Logo

Evaluating Your Career Expectations

Published: Apr 01, 2009

 Workplace Issues       
You're overworked and underpaid. Your boss is a source of constant aggravation. The headhunters are at the door. Get a new job. Everybody is doing it. Things are much better elsewhere. Just before you jump, consider a few things:

  • How long have you been at this job? Less than a year?
  • Was your previous job a similarly short stint?
  • Why are you are leaving?
  • What are you are looking for?

In the Internet economy's unprecedented wealth and job creation, the next great opportunity is always around the corner. More money; more options; a better title. So why is getting hired in this sector easier by the day while keeping a job is increasingly challenging?

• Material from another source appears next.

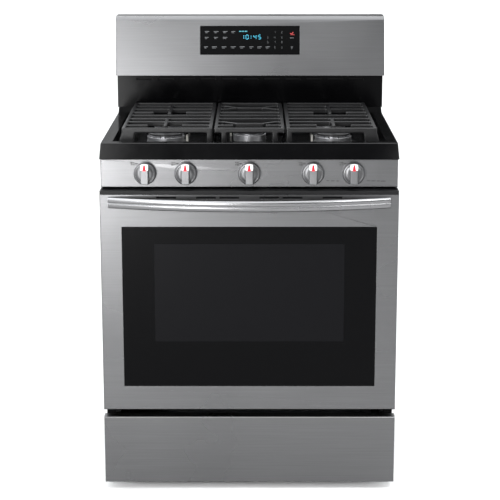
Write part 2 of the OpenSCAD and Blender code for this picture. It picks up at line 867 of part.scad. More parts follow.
module drawer_box() {
    y0 = door_y + drawer_fold - 4;
    y1 = y0 + drawer_box_d;
    color("gray") {
        difference() {
            block(-328, 328, y0 + 4, y1, 34, 164);
            block(-326.8, 326.8, y0 + 5.2, y1 - 1.2, 35.2, 165);
        }
        block(-370, 370, y0 + 2.5, y0 + 4, 26, 192);
        both_sides() {
            block(328, 330, -236, y1 - 20, 98.4, 121.6);
            block(330, 351, -236, y1 - 20, 98.4, 100);
            block(349.4, 351, -236, y1 - 20, 98.4, 121.6);
        }
    }
}

// ---------- door ----------

module hinge_slot() {
    for (s = [-1, 1]) {
        block(s * hinge_x - 6, s * hinge_x + 6, pivot_y - 11, door_back_y + 1, door_z - 1, pivot_z + 11);
    }
}

module door_skin() {
    y1 = door_back_y - 2.5;
    color("lightgray") difference() {
        run_x(-half_w, half_w, [[door_y, door_z + 2], [door_y + 2, door_z], [y1, door_z],
            [y1, door_top - 9], [door_y, door_top - 9]]);
        block(-half_w + sheet, half_w - sheet, door_y + sheet, y1 + 1, door_z + sheet, door_top);
        block(-window_w / 2, window_w / 2, door_y - 1, door_y + 3, window_z, window_z + window_h);
        for (x = [50.6, 109.4, 210]) for (s = [-1, 1]) {
            block(s * x - 25, s * x + 25, door_y - 1, door_y + 3, door_top - 20, door_top - 14);
        }
        hinge_slot();
    }
}

module door_top_cap() {
    color("black") difference() {
        block(-half_w + 0.5, half_w - 0.5, door_y + 0.5, door_back_y, door_top - 9, door_top);
        block(-half_w + 3, half_w - 3, door_y + 3, door_back_y - 3, door_top - 10, door_top - 3);
        for (x = [-320 : 40 : 320]) {
            block(x - 14, x + 14, door_back_y - 26, door_back_y - 20, door_top - 4, door_top + 1);
        }
    }
}

module door_glass_outer() {
    color("black") {
        block(-window_w / 2 + 0.3, window_w / 2 - 0.3, door_y + 0.4, door_y + sheet,
            window_z + 0.3, window_z + window_h - 0.3);
        block(-window_w / 2 - 12, window_w / 2 + 12, door_y + sheet, door_y + 5,
            window_z - 12, window_z + window_h + 12);
    }
}

module door_glass_inner() {
    color("gray") block(-265, 265, door_back_y - 7, door_back_y - 3, window_z + 32, window_z + 352);
}

module door_liner() {
    y1 = door_back_y;
    color("midnightblue") difference() {
        union() {
            block(-half_w + 2, half_w - 2, y1 - 2.5, y1, door_z + 1, door_top - 9);
            block(-282, 282, y1 - 8, y1 - 2.5, window_z + 18, window_z + 366);
        }
        block(-250, 250, y1 - 9, y1 + 1, window_z + 46, window_z + 338);
        block(-265.3, 265.3, y1 - 9, y1 - 3, window_z + 31.7, window_z + 352.3);
        hinge_slot();
    }
}

// Bowed bar: a flattened round section swept along an arc, cut flat where it meets the door
module door_handle() {
    bow = handle_proud - 9;
    radius = (handle_w * handle_w / 4 + bow * bow) / (2 * bow);
    t = 15;
    h = handle_h / 2;
    color("silver") intersection() {
        translate([0, -range_d / 2 + radius, handle_z]) rotate([0, 0, 180]) rotate_extrude($fn = 400)
            polygon([[radius - t, -h + 4], [radius - 5, -h], [radius - 1.2, -h + 5], [radius, -3],
                     [radius - 1.2, 0], [radius, 3], [radius - 1.2, h - 4], [radius - 5, h],
                     [radius - t, h - 4]]);
        block(-handle_w / 2, handle_w / 2, -range_d / 2 - 1, door_y, handle_z - 20, handle_z + 20);
    }
}

// Bracket, pivot pin and reinforcing plate inside the door, one pair for each side
module door_hinges() {
    color("gray") for (s = [-1, 1]) {
        for (d = [-1, 1]) {
            x = s * hinge_x + d * 10;
            block(x - 1.5, x + 1.5, door_y + 7, door_back_y - 2.5, door_z + 4, door_z + 80);
        }
        rod_x(s * hinge_x - 12, s * hinge_x + 12, pivot_y, pivot_z, pin_r);
    }
}

// The arm that leaves the front frame and carries the door's pivot pin
module hinge_arms() {
    color("silver") for (s = [-1, 1]) {
        difference() {
            union() {
                block(s * hinge_x - 3, s * hinge_x + 3, pivot_y, frame_y + 90, pivot_z - 7, pivot_z + 7);
                rod_x(s * hinge_x - 3, s * hinge_x + 3, pivot_y, pivot_z, 7);
            }
            rod_x(s * hinge_x - 4, s * hinge_x + 4, pivot_y, pivot_z, pin_r + stem_gap);
        }
        difference() {
            block(s * hinge_x - 7, s * hinge_x + 7, frame_y + 2, frame_y + 100, pivot_z - 13, pivot_z + 13);
            block(s * hinge_x - 5, s * hinge_x + 5, frame_y + 1, frame_y + 90, pivot_z - 11, pivot_z + 11);
        }
    }
}

// Pan-head screws: rear panel and the ends of the backguard's rear cover
module screws() {
    color("silver") {
        for (x = [-350, -175, 0, 175, 350]) for (z = [250, 560, 860]) rear_screw(x, back_y, z);
        for (x = [-360, -180, 0, 180, 360]) for (z = [920, 1170]) rear_screw(x, guard_back_y + 1.5, z);
    }
}

module rear_screw(x, y, z) {
    rod_y(y, y + 1.8, x, z, 4);
}

module valve_stem_1() { valve_stem(0); }
module valve_stem_2() { valve_stem(1); }
module valve_stem_3() { valve_stem(2); }
module valve_stem_4() { valve_stem(3); }
module valve_stem_5() { valve_stem(4); }
module knob_1() { knob(0); }
module knob_2() { knob(1); }
module knob_3() { knob(2); }
module knob_4() { knob(3); }
module knob_5() { knob(4); }

base_frame();
levelling_feet();
left_side_panel();
right_side_panel();
rear_panel();
front_frame();
oven_liner();
insulation();
oven_floor();
bake_burner();
broil_burner();
rack_guides();
oven_rack_upper();
oven_rack_lower();
lamp_lens();
oven_lamp();
fan_cover();
fan_blade();
fan_motor();
door_gasket();
control_panel();
gas_manifold();
gas_valves();
knob_bezels();
cooktop();
burner_heads();
burner_caps();
igniters();
burner_tubes();
grate_left();
grate_centre();
grate_right();
backguard_panel();
backguard_riser();
backguard_rear_cover();
touch_glass();
control_board();
gas_regulator();
drawer_rails();
hinge_arms();
screws();
door_skin();
door_glass_outer();
door_glass_inner();
door_liner();
door_top_cap();
door_handle();
door_hinges();
drawer_front();
drawer_box();
valve_stem_1();
valve_stem_2();
valve_stem_3();
valve_stem_4();
valve_stem_5();
knob_1();
knob_2();
knob_3();
knob_4();
knob_5();
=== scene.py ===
"""Looks for a freestanding gas range: stainless front, black cooktop, cast grates, knobs and oven.

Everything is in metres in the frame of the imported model: +X right, front to -Y, +Z up.
"""
import json
import math
import random

import bpy
import bmesh
from mathutils import Matrix, Vector


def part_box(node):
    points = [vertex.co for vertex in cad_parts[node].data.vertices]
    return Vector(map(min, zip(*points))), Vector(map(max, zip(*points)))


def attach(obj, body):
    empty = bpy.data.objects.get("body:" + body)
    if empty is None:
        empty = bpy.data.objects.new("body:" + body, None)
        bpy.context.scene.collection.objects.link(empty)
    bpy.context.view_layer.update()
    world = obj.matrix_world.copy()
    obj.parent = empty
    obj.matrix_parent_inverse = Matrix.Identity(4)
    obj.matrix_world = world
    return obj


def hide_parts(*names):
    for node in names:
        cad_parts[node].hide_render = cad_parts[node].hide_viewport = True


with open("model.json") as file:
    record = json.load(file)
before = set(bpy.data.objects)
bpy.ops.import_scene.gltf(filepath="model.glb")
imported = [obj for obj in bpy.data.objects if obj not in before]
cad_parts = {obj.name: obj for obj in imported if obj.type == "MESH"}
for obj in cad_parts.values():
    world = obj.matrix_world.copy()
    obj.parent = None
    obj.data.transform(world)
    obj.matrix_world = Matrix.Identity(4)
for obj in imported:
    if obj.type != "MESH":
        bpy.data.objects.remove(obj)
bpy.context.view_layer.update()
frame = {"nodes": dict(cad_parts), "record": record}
NODES = frame["nodes"]
BODY_OF = {node: body for body, members in frame["record"]["behaviour"]["bodies"].items()
           for node in members}
SLOT_OF = {part["node"]: part["material_slot"] for part in frame["record"]["subparts"]}
MM = 0.001
random.seed(7)


# ------------------------------------------------------------------ camera

CAMERA_PLACE = (0.017, -4.208, 1.570)
LOOK_DOWN = 12.67   # degrees below level


def add_camera():
    """The front view: in front, a little above the backguard, looking slightly down."""
    data = bpy.data.cameras.new("camera")
    data.sensor_width = 36
    data.lens = 113.6
    data.shift_x = -0.012
    data.shift_y = -0.035
    data.clip_end = 200
    camera = bpy.data.objects.new("camera", data)
    bpy.context.scene.collection.objects.link(camera)
    camera.location = CAMERA_PLACE
    camera.rotation_euler = (math.radians(90 - LOOK_DOWN), 0, 0)
    bpy.context.scene.camera = camera


# ------------------------------------------------------------------ shader groups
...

One reason is the greater business awareness of young knowledge workers, resulting in heightened, sometimes unrealistic, expectations. It's a candidate's market and everyone knows what they're worth (or at least what they can get). New companies are popping up like weeds as every freshly minted MBA seems to come with a dot-com b-plan in tow. Opportunities abound.

So what's the problem? It's a matter of what is important. Careers are not just about more money, more options or moving into management. Success measured by those metrics is missing the point. More job failure is associated with a bad cultural/personality fit than with low pay, long hours and limited advancement combined. So here are some tips on how to find the right fit:

  1. Ask yourself the important questions -- What did you accomplish? Where did you bring value? What experience did you gain? Why did the company succeed or fail? What did you like and not like? -- then pick the situation best suited to your interests and capabilities.
  2. Check your ego at the door. Companies succeed when the President makes the coffee and the secretary thinks like an owner.
  3. Focus on a 3-year commitment. It might turn out to be less but if 3 years sounds scary, it's probably not the right thing.
  4. Temper your ambition with reality. Two years of work experience does not often make for a savvy veteran capable of building and running a department, even in the Internet sector.
  5. Don't develop a situational ethic. Just because there's a better job every few months doesn't mean you should take it. Loyalty will pay-off when the market tightens-up.

And finally, the most accurate statement I have ever heard in this business: do your job well and either your company will reward you or your industry will.